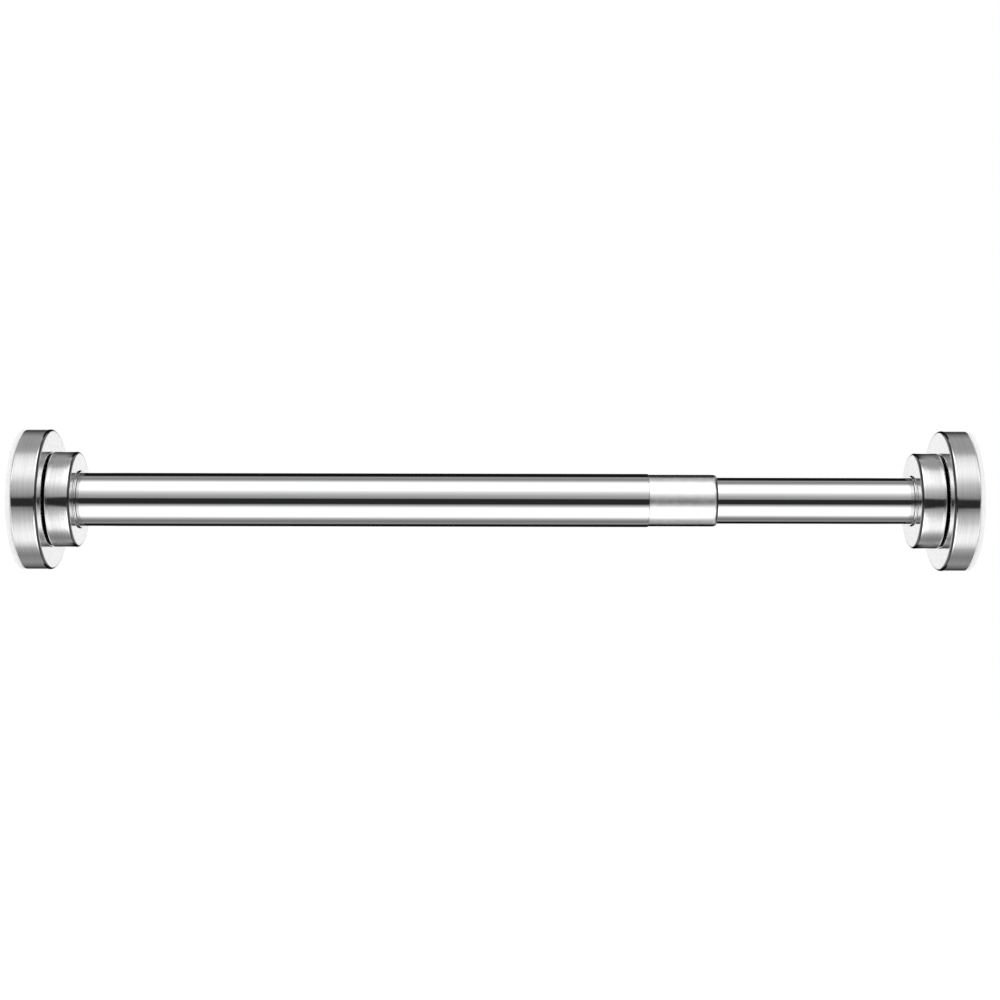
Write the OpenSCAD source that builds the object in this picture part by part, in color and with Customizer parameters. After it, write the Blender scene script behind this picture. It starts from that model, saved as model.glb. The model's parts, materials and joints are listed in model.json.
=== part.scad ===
// Telescopic tension rod for a wardrobe: two steel tubes that slide in each other, a twist lock
// between them, and a screw-out foot at each end. All sizes are in millimetres.
// The rod lies along X. The origin is the centre of the left foot's wall face.

/* [Tubes] */
// Outside diameter of the wide tube
outer_d = 22; // [21:0.5:28]
// Wall of the wide tube
outer_wall = 0.8; // [0.5:0.1:1.2]
// Length of the wide tube
outer_len = 236; // [200:1:500]
// Wall of the narrow tube
inner_wall = 0.8; // [0.5:0.1:1.2]
// Length of the narrow tube
inner_len = 190; // [160:1:200]
// Bare length of the narrow tube that shows between the collar and the right ring
reveal = 80; // [20:0.5:120]

/* [Collar] */
// Length of the satin collar at the end of the wide tube
collar_len = 28; // [15:1:40]
// How far the collar's surface lies below that of the wide tube
collar_step = 0.3; // [0.1:0.05:0.4]
// Length over which the collar's free end is rounded off
collar_round = 2; // [0.6:0.1:3]
// Wall of the nylon bush that guides the narrow tube
bush_wall = 0.55; // [0.4:0.05:0.8]
// Length of the bush inside the wide tube
bush_grip = 14; // [8:1:25]

/* [Foot] */
// Diameter of the foot cover
foot_d = 57.8; // [52:0.2:70]
// Depth of the foot cover's rim
foot_depth = 10.5; // [9.6:0.1:16]
// Thickness of the rubber pad outside the cover
pad_t = 2; // [1.6:0.1:4]
// Number of round grooves in the pad's wall face
pad_grooves = 4; // [2:1:5]
// Thickness of the drawn steel sheet of the covers
sheet_t = 0.7; // [0.5:0.1:0.9]
// Outer radius of the covers' front edges
edge_r = 1.2; // [0.95:0.05:1.4]
// Outer radius of the covers' back edges
back_edge_r = 0.4; // [0.2:0.05:0.5]
// Number of radial ribs in the foot core
core_ribs = 8; // [4:1:12]

/* [Adjusting ring] */
// Diameter of the adjusting ring
ring_d = 39.4; // [37.5:0.2:44]
// Depth of the adjusting ring
ring_depth = 10.1; // [9.4:0.1:14]
// Gap between the foot cover and the adjusting ring with the foot screwed in
ring_gap = 0.7; // [0.4:0.1:2]
// How far the trim ferrule stands out of the adjusting ring
ferrule_lip = 0.8; // [0.4:0.1:2]
// Wall of the trim ferrule
ferrule_wall = 0.8; // [0.6:0.1:1.2]
// Number of hollows moulded in the back of the nut core
nut_pockets = 8; // [5:1:12]

/* [Jack screw] */
// Diameter of the spindle over its thread
spindle_d = 10; // [9:0.5:11]
// Distance between the two flats of the spindle
spindle_flats = 7.8; // [7.4:0.1:8.4]
// How far a foot screws out
jack_travel = 14; // [6:1:20]
// Length of the end plug inside its tube
plug_len = 22; // [15:1:30]
// Length of the nut's hub inside the end plug
hub_len = 8; // [5:0.5:11]

/* [Twist lock] */
// Diameter of the lock stud over its thread
stud_d = 8; // [7:0.5:9]
// Length of the split sleeve
sleeve_len = 22; // [18:1:30]
// Number of slits in the sleeve
sleeve_slits = 4; // [3:1:6]
// Width of a slit
slit_w = 1.6; // [1.2:0.1:2.4]
// Length of the cone's tapered part
cone_len = 13; // [10:0.5:15]
// Half angle of the cone, in degrees
cone_angle = 12; // [9:0.5:14]
// How far the cone is drawn into the sleeve to lock the tubes
cone_travel = 2.5; // [1.5:0.25:4]

/* [Clearances] */
// Gap of pieces that are pressed or clipped together
seat_gap = 0.05; // [0.03:0.01:0.08]
// Radial gap of pieces that turn or slide on each other
run_gap = 0.1; // [0.06:0.01:0.14]

/* [Hidden] */
$fn = 96;
cut = 0.5; // how far a cutter reaches past a face
arc_steps = 8; // straight pieces that a round edge is made of
end_gap = 0.3; // gap at the end of a piece that turns or slides
lead_len = 1.5; // length of a plug's lead-in
lead_in = 1; // depth of a plug's lead-in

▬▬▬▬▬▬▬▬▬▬

Goal:
Begin with the first line of the listing and copy exactly through the line that contains "core_ribs = 8; // [4:1:12]", please, keeping both ends and leaving out everything after.

The solution:
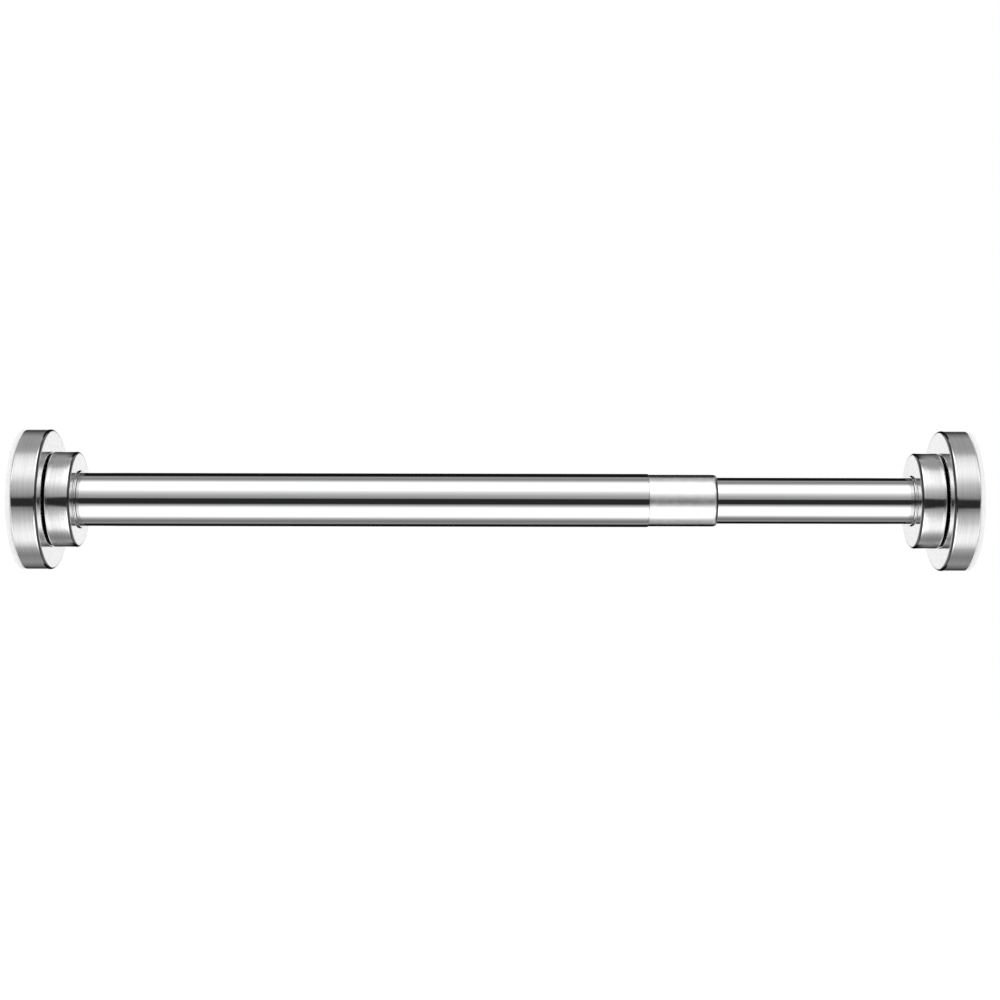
Write the OpenSCAD source that builds the object in this picture part by part, in color and with Customizer parameters. After it, write the Blender scene script behind this picture. It starts from that model, saved as model.glb. The model's parts, materials and joints are listed in model.json.
=== part.scad ===
// Telescopic tension rod for a wardrobe: two steel tubes that slide in each other, a twist lock
// between them, and a screw-out foot at each end. All sizes are in millimetres.
// The rod lies along X. The origin is the centre of the left foot's wall face.

/* [Tubes] */
// Outside diameter of the wide tube
outer_d = 22; // [21:0.5:28]
// Wall of the wide tube
outer_wall = 0.8; // [0.5:0.1:1.2]
// Length of the wide tube
outer_len = 236; // [200:1:500]
// Wall of the narrow tube
inner_wall = 0.8; // [0.5:0.1:1.2]
// Length of the narrow tube
inner_len = 190; // [160:1:200]
// Bare length of the narrow tube that shows between the collar and the right ring
reveal = 80; // [20:0.5:120]

/* [Collar] */
// Length of the satin collar at the end of the wide tube
collar_len = 28; // [15:1:40]
// How far the collar's surface lies below that of the wide tube
collar_step = 0.3; // [0.1:0.05:0.4]
// Length over which the collar's free end is rounded off
collar_round = 2; // [0.6:0.1:3]
// Wall of the nylon bush that guides the narrow tube
bush_wall = 0.55; // [0.4:0.05:0.8]
// Length of the bush inside the wide tube
bush_grip = 14; // [8:1:25]

/* [Foot] */
// Diameter of the foot cover
foot_d = 57.8; // [52:0.2:70]
// Depth of the foot cover's rim
foot_depth = 10.5; // [9.6:0.1:16]
// Thickness of the rubber pad outside the cover
pad_t = 2; // [1.6:0.1:4]
// Number of round grooves in the pad's wall face
pad_grooves = 4; // [2:1:5]
// Thickness of the drawn steel sheet of the covers
sheet_t = 0.7; // [0.5:0.1:0.9]
// Outer radius of the covers' front edges
edge_r = 1.2; // [0.95:0.05:1.4]
// Outer radius of the covers' back edges
back_edge_r = 0.4; // [0.2:0.05:0.5]
// Number of radial ribs in the foot core
core_ribs = 8; // [4:1:12]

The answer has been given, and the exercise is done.